One is entitled to one's opinion, but articulating that view, particularly while holding responsible state posts, not only compounds the situation, given the political milieu of the time -- it is also bound to be appraised in different manner by different groups and political parties -- and all kinds of intentions are likely to be ascribed to the caretaker government as a "part of its road map" where the object of the CTG and the political parties are not always seen to be coterminous.
As for the finance advisor's comment, the country could have been spared the reference, in the manner it was made, to Shaista Khan. In fact, this is not the first harsh remark that he has made.
Only recently did he want mooncalves like us to believe that the more than 30 percent fuel hike would not make much difference to prices of daily necessities. And, of course, he was wrong. Just compare the prices of essentials before and after the increase in fuel prices.
To say the least, the latest comment has been most inappropriate and untimely -- not befitting an advisor whose words can do and undo many things. It has only rubbed salt into the wounds of the vast majority of the people who are barely managing to keep the wolves from their doors. Unsympathetic postures and treating the issue of price hike as a fait accompli, and the suggestion that the government can do very little about it is unacceptable.

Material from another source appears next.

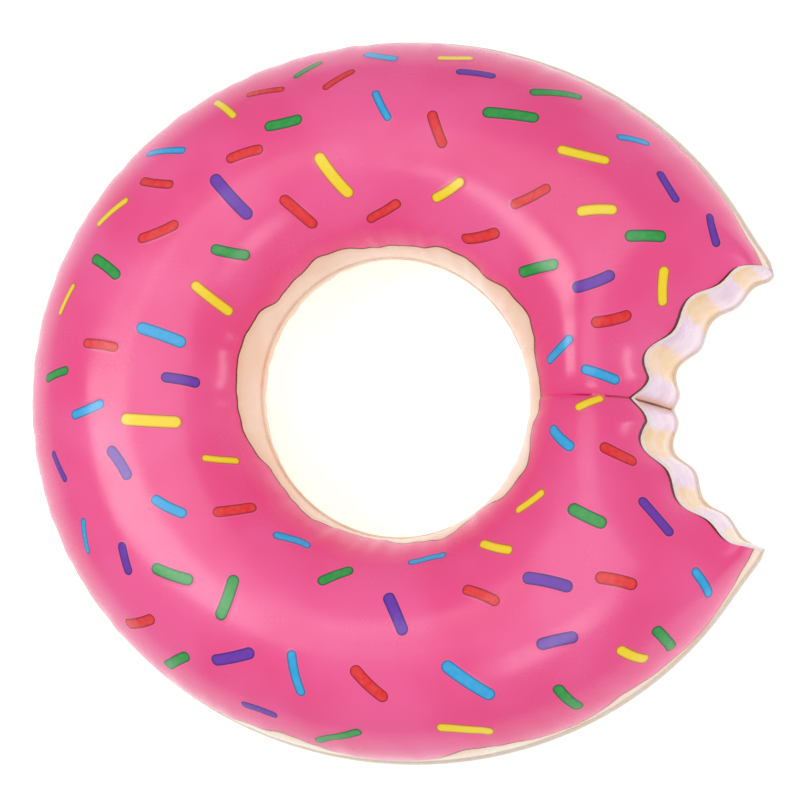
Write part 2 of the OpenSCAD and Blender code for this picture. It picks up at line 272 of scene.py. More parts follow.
class Outline:
    """Stations round one panel: points on the hole and on the edge, and the way its edge fin points."""

    def __init__(self, rim, half, outer):
        self.rim, self.half = rim, half
        t = np.linspace(-1, 1, 2 * half + 1)
        v = np.sign(t) * np.abs(t) ** 1.3
        k = np.arange(1, outer) / outer
        edge = rim_point(v, rim, 1)
        out = unit(BITE_C - edge)
        mix = (np.abs(v) ** 12)[:, None]
        fin = unit(out * (1 - mix) + unit(out + unit(edge)) * mix)
        a = TIP_LEFT + (360 - TIP_RIGHT - TIP_LEFT) * k
        fan = np.maximum(0, 1 - np.minimum(k, 1 - k) / FAN_PART) ** 2
        lean = np.where(k < 0.5, FAN_ANGLE - TIP_LEFT, TIP_RIGHT - FAN_ANGLE)
        ring = outer_at(a)[:, None] * ray(a)
        hole_a = np.concatenate([FAN_ANGLE * v, a + fan * lean])
        self.hole = HOLE_C + hole_at(hole_a)[:, None] * ray(hole_a)
        self.edge = np.concatenate([edge, ring])
        self.smooth = np.concatenate([rim_point(v, rim, 0), ring])
        self.fin = np.concatenate([fin, unit(ring)])
        rim_h = np.maximum(1.5 * FILM, height(edge[:, 0], edge[:, 1], rim))
        self.edge_h = np.concatenate([rim_h, 0 * k])
        self.v = np.concatenate([v, np.full(len(k), np.nan)])
        calm = np.concatenate([smooth((1 - np.abs(v)) * 8), smooth(np.minimum(k, 1 - k) * 40)])
        edge_a = np.concatenate([200 * v, a])
        self.edge_wave = calm * uneven(edge_a, ((61, 0.3), (89, 2.0), (131, 4.4)))
        self.hole_wave = uneven(hole_a, ((29, 0.2), (43, 1.1), (61, 3.0)))

    def film(self, steps):
        """At each station and step across: places in plan, and points on the outer and inner face."""
        u = steps[None, :, None]
        plan = (self.hole[:, None] + (self.smooth - self.hole)[:, None] * u
                + (self.edge - self.smooth)[:, None] * u ** 8)
        h = height(plan[..., 0], plan[..., 1], self.rim)
        h[:, -1] = self.edge_h
        face = np.concatenate([plan, h[..., None] + FILM], -1)
        way = unit(self.edge - self.hole)[:, None] * np.cos(np.pi * u) * FILM
        inner = face + np.concatenate([way, np.full(way.shape[:2] + (1,), -FILM)], -1)
        inner[:, -1, :2] = self.edge - FILM * self.fin
        across = np.gradient(face, axis=1)
        along = np.roll(face, -1, 0) - np.roll(face, 1, 0)
        normal = unit(np.cross(along, across))
        normal *= np.sign(normal[..., 2].mean())
        gather = pucker(plan[..., 0], plan[..., 1])[..., None] * normal
        gather[:, 0] = gather[:, -1] = 0
        return plan, face + gather, inner + gather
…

His attempt to explain off the matter -- as being the result of the media misreporting -- holds no water either. Were it not for the electronic media he might have gotten away with a mere rejoinder. We heard what was said and what was meant. He said he had cracked a joke to explain the economic realities.
But contrary to what someone said about rich man's joke being funny, it was anything but. Can a person in his position really "crack a joke" when it has to do with the very survival and sustenance of the majority of the people -- barring of course the lucky few who still manage to maintain their sartorial splendour when a large segment of the people are barely managing to survive?

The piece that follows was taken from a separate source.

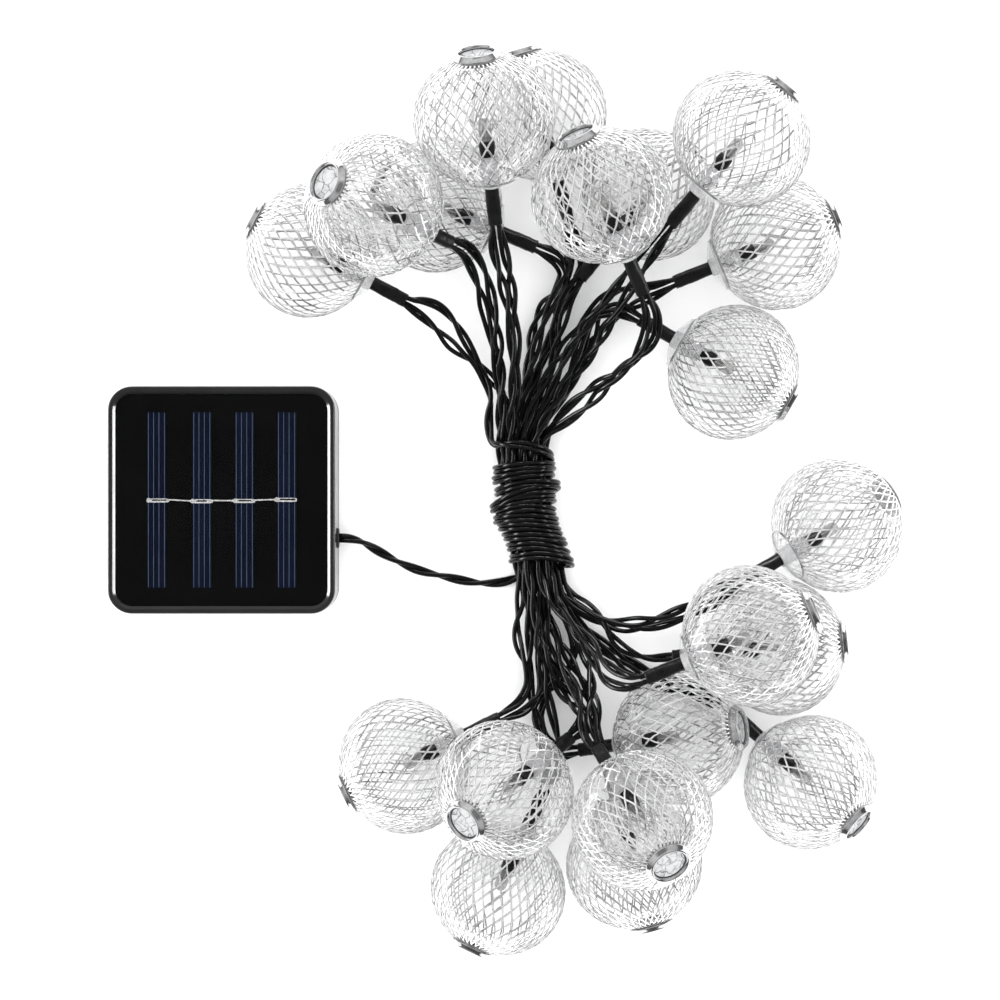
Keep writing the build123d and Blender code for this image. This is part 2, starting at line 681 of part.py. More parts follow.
# Rubber grommet lining the lead outlet, a bead wider than the hole outside it.
GLAND_FACE = BOX_X + BOX_SIZE / 2 + 0.6
with BuildPart() as lead_grommet:
    with BuildSketch(Plane((BOX_X + BOX_SIZE / 2 - WALL, BOX_Y + GLAND_Y, GLAND_Z), x_dir=(0, 1, 0), z_dir=(1, 0, 0))):
        Circle(GLAND_RADIUS)
    extrude(amount=WALL)
    with BuildSketch(Plane((BOX_X + BOX_SIZE / 2, BOX_Y + GLAND_Y, GLAND_Z), x_dir=(0, 1, 0), z_dir=(1, 0, 0))):
        Circle(GLAND_RADIUS + 0.5)
    extrude(amount=0.6)
    fillet(lead_grommet.faces().sort_by(Axis.X)[-1].edges(), 0.35)
    with BuildSketch(Plane((BOX_X + BOX_SIZE / 2 - WALL, BOX_Y + GLAND_Y, GLAND_Z), x_dir=(0, 1, 0), z_dir=(1, 0, 0))):
        with Locations((-0.75, 0), (0.75, 0)):
            Circle(0.7)
    extrude(amount=WALL, mode=Mode.SUBTRACT)
lead_grommet.part.label = "lead_grommet"
export_step(lead_grommet.part, "parts/lead_grommet.step")

# The lead's two wires inside the box, from the grommet up to solder pads.
with BuildPart() as lead_tails:
    for side in (-1, 1):
        with BuildLine() as tail:
            FilletPolyline(
                (BOX_X + BOX_SIZE / 2 - 0.01, BOX_Y + GLAND_Y + side * 0.75, GLAND_Z),
                (BOX_X + BOX_SIZE / 2 - 5.0, BOX_Y + GLAND_Y + side * 0.75, GLAND_Z),
                (BOX_X + BOX_SIZE / 2 - 7.2, BOX_Y + GLAND_Y + side * 1.3, GLAND_Z + 4.4),
                (BOX_X + 22.0, BOX_Y + GLAND_Y + side * 1.7, GLAND_Z + 4.9),
                (BOX_X + 22.0, BOX_Y + GLAND_Y + side * 1.7, PCB_HIGH),
                radius=(1.6, 1.4, 0.9),
            )
        with BuildSketch(Plane(origin=tail.line @ 0, z_dir=tail.line % 0)):
            Circle(0.7)
        sweep(path=tail.line)
lead_tails.part.label = "lead_tails"
export_step(lead_tails.part, "parts/lead_tails.step")

# Two wires from the panel's pads down to the board.
with BuildPart() as panel_wires:
    for x, x_end in ((-3.0, -5.0), (3.0, 5.0)):
        with BuildLine() as drop:
            FilletPolyline(
                (BOX_X + x, BOX_Y - 12.0, BOARD_LOW),
                (BOX_X + x, BOX_Y - 12.0, BOARD_LOW - 2.4),
                (BOX_X + x_end, BOX_Y - 12.5, PCB_HIGH + 1.8),
                (BOX_X + x_end, BOX_Y - 12.5, PCB_HIGH),
                radius=(1.2, 1.0),
            )
        with BuildSketch(Plane(origin=drop.line @ 0, z_dir=drop.line % 0)):
            Circle(0.5)
        sweep(path=drop.line)
panel_wires.part.label = "panel_wires"
export_step(panel_wires.part, "parts/panel_wires.step")

# Two wires from the battery contacts to the board.
with BuildPart() as battery_wires:
    for side, edge in ((-1, (-23.25, 18.5)), (1, (22.45, 17.5))):
        with BuildLine() as hook:
            FilletPolyline(
                (BOX_X + edge[0], BOX_Y + edge[1], 11.7),
                (BOX_X + edge[0], BOX_Y + 13.0, 11.7),
                (BOX_X + side * 20.0, BOX_Y + 7.0, 13.8),
                (BOX_X + side * 20.0, BOX_Y + 7.0, PCB_HIGH),
                radius=(1.5, 0.9),
            )
        with BuildSketch(Plane(origin=hook.line @ 0, z_dir=hook.line % 0)):
            Circle(0.5)
        sweep(path=hook.line)
battery_wires.part.label = "battery_wires"
export_step(battery_wires.part, "parts/battery_wires.step")

# ================================================================ lanterns
# Each unit is turned about its own Z axis, globe centre at the origin and the
# neck towards +Z, then copied to every lantern's place.
LANTERN_PLACES = [
    Location(Plane(origin=centre, x_dir=Vector(*axis).cross(Vector(0, 0, 1)), z_dir=axis))
    for centre, axis in LANTERNS
]


def ellipse_radius(t, across, along):
    """Half-width of an ellipse at distance t along its other half-axis."""
    return across * math.sqrt(1 - (t / along) ** 2)


def outline(across, along, low, high, count=14):
    """Points of the globe's outline, from low to high."""
    a = math.asin(low / along)
    b = math.asin(high / along)
    steps = [a + (b - a) * k / count for k in range(count + 1)]
    return [(across * math.cos(s), along * math.sin(s)) for s in steps]


# Woven globe, as the thin skin that its lattice fills, open at both poles.
inner_across, inner_along = GLOBE_RADIUS - GLOBE_SKIN, GLOBE_HALF - GLOBE_SKIN
low_hole = ellipse_radius(RING_CUT, GLOBE_RADIUS, GLOBE_HALF)
high_hole = ellipse_radius(NECK_CUT, GLOBE_RADIUS, GLOBE_HALF)
inner_low = -ellipse_radius(low_hole, inner_along, inner_across)
inner_high = ellipse_radius(high_hole, inner_along, inner_across)
with BuildPart() as globe_unit:
    with BuildSketch(Plane.XZ):
        with BuildLine():
            Spline(*outline(GLOBE_RADIUS, GLOBE_HALF, RING_CUT, NECK_CUT))
            Line((high_hole, NECK_CUT), (high_hole, inner_high))
            Spline(*outline(inner_across, inner_along, inner_low, inner_high)[::-1])
            Line((low_hole, inner_low), (low_hole, RING_CUT))
        make_face()
    revolve(axis=Axis.Z)
with BuildPart() as mesh_globes:
    with Locations(*LANTERN_PLACES):
        add(globe_unit.part)
mesh_globes.part.label = "mesh_globes"
export_step(mesh_globes.part, "parts/mesh_globes.step")

# Frosted neck cup: flange on the globe's cut edge, funnel down to the tube.
with BuildPart() as cup_unit:
    with BuildSketch(Plane.XZ):
        with BuildLine():
            Polyline(
                (8.3, NECK_CUT),
                (8.3, NECK_CUT + 0.9),
                (7.5, NECK_CUT + 1.1),
                (6.0, NECK_CUT + 3.4),
                (3.8, NECK_CUT + 5.1),
                (TUBE_RADIUS, NECK_CUT + 5.1),
                (TUBE_RADIUS, NECK_CUT + 4.2),
                (5.1, NECK_CUT + 2.9),
                (6.6, NECK_CUT + 0.6),
                (6.6, NECK_CUT - 1.0),
                (7.4, NECK_CUT - 1.0),
                (7.4, NECK_CUT),
                close=True,
            )
        make_face()
    revolve(axis=Axis.Z)
with BuildPart() as neck_cups:
    with Locations(*LANTERN_PLACES):
        add(cup_unit.part)
neck_cups.part.label = "neck_cups"
export_step(neck_cups.part, "parts/neck_cups.step")

# Ribbed clear tube through the cup, gripping the sleeve.
with BuildPart() as tube_unit:
    with BuildSketch(Plane.XY.offset(11.5)):
        Circle(TUBE_RADIUS)
        Circle(TUBE_BORE, mode=Mode.SUBTRACT)
    extrude(amount=12.0)
    with BuildSketch(Plane.XY.offset(12.6)):
        with PolarLocations(TUBE_RADIUS, 10):
            Circle(0.25)
        Circle(TUBE_BORE + 0.3, mode=Mode.SUBTRACT)
    extrude(amount=4.6)
with BuildPart() as neck_tubes:
    with Locations(*LANTERN_PLACES):
        add(tube_unit.part)
neck_tubes.part.label = "neck_tubes"
export_step(neck_tubes.part, "parts/neck_tubes.step")

# Bright eyelet riveted into the far opening, flanges inside and outside.
with BuildPart() as eyelet_unit:
    with BuildSketch(Plane.XZ):
        with BuildLine():
            Polyline(
                (5.0, RING_CUT + 1.7),
                (7.0, RING_CUT + 1.7),
                (7.0, RING_CUT + 1.15),
                (6.0, RING_CUT + 1.0),
                (6.0, RING_CUT - 0.05),
                (6.8, RING_CUT - 0.05),
                (6.5, RING_CUT - 0.5),
                (6.0, RING_CUT - 1.5),
                (5.3, RING_CUT - 1.5),
                (5.0, RING_CUT - 1.1),
                close=True,
            )
        make_face()
    revolve(axis=Axis.Z)
with BuildPart() as end_eyelets:
    with Locations(*LANTERN_PLACES):
        add(eyelet_unit.part)
end_eyelets.part.label = "end_eyelets"
export_step(end_eyelets.part, "parts/end_eyelets.step")

# Clear crackled disc held in the eyelet.
with BuildPart() as window_unit:
    with BuildSketch(Plane.XY.offset(RING_CUT - 0.5)):
        Circle(5.0)
    extrude(amount=0.8)
with BuildPart() as end_windows:
    with Locations(*LANTERN_PLACES):
        add(window_unit.part)
end_windows.part.label = "end_windows"
export_step(end_windows.part, "parts/end_windows.step")

# Lamp: domed clear body with a base flange.
with BuildPart() as led_unit:
    with BuildSketch(Plane.XY.offset(LED_RADIUS)):
        Circle(LED_RADIUS)
    extrude(amount=8.0 - LED_RADIUS)
    with BuildSketch(Plane.XY.offset(8.0)):
        Circle(LED_RADIUS + 0.25)
    extrude(amount=0.9)
    with Locations((0, 0, LED_RADIUS)):
        Sphere(LED_RADIUS)
with BuildPart() as leds:
    with Locations(*LANTERN_PLACES):
        add(led_unit.part)
leds.part.label = "leds"
export_step(leds.part, "parts/leds.step")

# The lamp's two legs, inside the sleeve.
with BuildPart() as leg_unit:
    with BuildSketch(Plane.XY.offset(8.9)):
        with Locations((-0.7, 0), (0.7, 0)):
            Rectangle(0.5, 0.5)
    extrude(amount=15.0)
with BuildPart() as led_legs:
    with Locations(*LANTERN_PLACES):
        add(leg_unit.part)
led_legs.part.label = "led_legs"
export_step(led_legs.part, "parts/led_legs.step")

# Shrink sleeve from the lamp to where the string's wires leave it.
with BuildPart() as sleeve_unit:
    with BuildSketch(Plane.XZ):
        with BuildLine():
            Polyline(
                (LED_RADIUS, 6.0),
                (LED_RADIUS + 0.3, 6.0),
                (LED_RADIUS + 0.5, 8.0),
                (LED_RADIUS + 0.5, 9.3),
                (SLEEVE_RADIUS, 10.8),
                (SLEEVE_RADIUS, SLEEVE_END - 0.6),
                (SLEEVE_RADIUS - 0.2, SLEEVE_END),
                (0, SLEEVE_END),
                (0, SLEEVE_END - 2.0),
                (1.65, SLEEVE_END - 2.0),
                (1.65, 10.0),
                (1.85, 8.9),
                (LED_RADIUS + 0.25, 8.9),
                (LED_RADIUS + 0.25, 8.0),
                (LED_RADIUS, 8.0),
                close=True,
            )
        make_face()
    revolve(axis=Axis.Z)
with BuildPart() as shrink_sleeves:
    with Locations(*LANTERN_PLACES):
        add(sleeve_unit.part)
shrink_sleeves.part.label = "shrink_sleeves"
export_step(shrink_sleeves.part, "parts/shrink_sleeves.step")

# ================================================================ string
# Every stretch is its own tube: straight runs joined by tangent arcs.
for name, points in ROUTES.items():
    radii = corner_radii(points)
    with BuildPart() as stretch:
        with BuildLine() as route:
            FilletPolyline(*points, radius=radii)
        with BuildSketch(Plane(origin=route.line @ 0, z_dir=route.line % 0)):
            Circle(CORD_RADIUS)
        sweep(path=route.line)
    expected = math.pi * CORD_RADIUS**2 * route.wire().length
    print(
        name,
        "radii",
        " ".join(f"{r:.1f}" for r in radii),
        "length",
        round(route.wire().length, 1),
        "volume/expected",
        round(stretch.part.volume / expected, 4),
    )
    stretch.part.label = name
    export_step(stretch.part, f"parts/{name}.step")

# The lead's close turns round the bundle, as one hollow drum of their outer shape.
with BuildPart() as wrap_coil:
    with BuildSketch(Plane(origin=COIL_CENTRE, z_dir=COIL_AXIS)):
        Circle(COIL_OUTER)
        Circle(COIL_INNER, mode=Mode.SUBTRACT)
    extrude(amount=COIL_LENGTH / 2, both=True)
    fillet(wrap_coil.edges().filter_by(GeomType.CIRCLE).group_by(SortBy.RADIUS)[-1], 1.0)
wrap_coil.part.label = "wrap_coil"
export_step(wrap_coil.part, "parts/wrap_coil.step")
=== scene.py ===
import json
import math

import bpy
import numpy as np
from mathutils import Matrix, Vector

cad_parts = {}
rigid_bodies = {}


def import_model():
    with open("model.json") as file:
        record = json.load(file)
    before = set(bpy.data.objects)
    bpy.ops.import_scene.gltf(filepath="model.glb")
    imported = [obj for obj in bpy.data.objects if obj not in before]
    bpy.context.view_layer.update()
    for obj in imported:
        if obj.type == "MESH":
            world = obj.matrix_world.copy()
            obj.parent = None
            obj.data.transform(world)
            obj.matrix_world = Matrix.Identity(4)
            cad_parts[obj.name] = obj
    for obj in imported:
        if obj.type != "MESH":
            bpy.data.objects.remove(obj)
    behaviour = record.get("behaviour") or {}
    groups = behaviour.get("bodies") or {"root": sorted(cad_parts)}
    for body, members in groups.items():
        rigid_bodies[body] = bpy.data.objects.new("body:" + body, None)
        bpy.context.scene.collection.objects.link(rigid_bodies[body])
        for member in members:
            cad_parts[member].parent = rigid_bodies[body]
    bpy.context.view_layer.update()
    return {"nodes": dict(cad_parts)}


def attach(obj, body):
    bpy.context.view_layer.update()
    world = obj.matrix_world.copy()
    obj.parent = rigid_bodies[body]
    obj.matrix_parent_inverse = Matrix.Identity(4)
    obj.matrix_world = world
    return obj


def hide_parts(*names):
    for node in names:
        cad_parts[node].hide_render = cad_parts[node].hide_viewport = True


# Solar string lights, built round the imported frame.  Metres, same frame as the CAD.
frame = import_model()
RNG = np.random.default_rng(41)
ROOT = "light_string"
MM = 0.001

# ------------------------------------------------------------------ camera
CAM = (-0.00155, 0.00052, 0.873)
cam_data = bpy.data.cameras.new("camera")
cam_data.sensor_width = 36.0
cam_data.lens = 36.0 * 0.853 / 0.307
cam_data.clip_start = 0.05
cam_data.clip_end = 20.0
camera = bpy.data.objects.new("camera", cam_data)
camera.location = CAM
camera.rotation_euler = (0.0, 0.0, 0.0)
bpy.context.scene.collection.objects.link(camera)
bpy.context.scene.camera = camera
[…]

What one expected was more compassion in addressing the plight of the poor. By displaying none of it he has distanced himself from the woes of the common man because, as one wise man had remarked: "By compassion we make others' misery our own, and so, by relieving them, we relieve ourselves also."
We acknowledge the fact that the country is caught in the vortex of international price spiral. But one is not certain whether the monetary and fiscal measures taken by the government have helped, or will help, in ameliorating the condition of the people. We also understand that price rise in Bangladesh has a ratchet effect, but the situation has been aggravated by the advisor's comment that there is very little chance of prices of essentials coming down.
And when another advisor says that per kg price of rice is equivalent to Tk.70 in the western countries he forgets that the purchasing capacity of the two is not comparable. And when one justifies the recent quantum jump in fuel prices -- it may not be known to many that we are paying about Tk.10 more per litre of octane than an American whose per capita income is around $38,000 compared to $500 in Bangladesh. Comparisons are not only irrelevant they are sometimes odious.
But Shaista Khan is often referred to for good reasons, and not in the sense it was done by the advisor. The famous Subedar of Bengal was known not only for his administrative reforms, but also for dealing with corrupt government officials with a heavy hand, and providing relief to the people by abolishing illegal taxes.
He recouped the administration that had fallen into chaos during the interregnum before he was appointed the Subedar by his nephew, Emperor Aurangzeb. He established discipline in the administration, and sorted out recalcitrant zamindars. Alas! Such administrative efficiency and good governance we always yearn for, but will never again get.
If, as Schopenhauer had said, "compassion is the basis of all morality," lack of it makes a travesty of everything that the rulers want to bestow on the ruled, if not immoral. While the capacity to ameliorate our sufferings may be limited on the part of this government, it is exacerbated by inconsiderate comments of those unable or unwilling to relate to people's distress.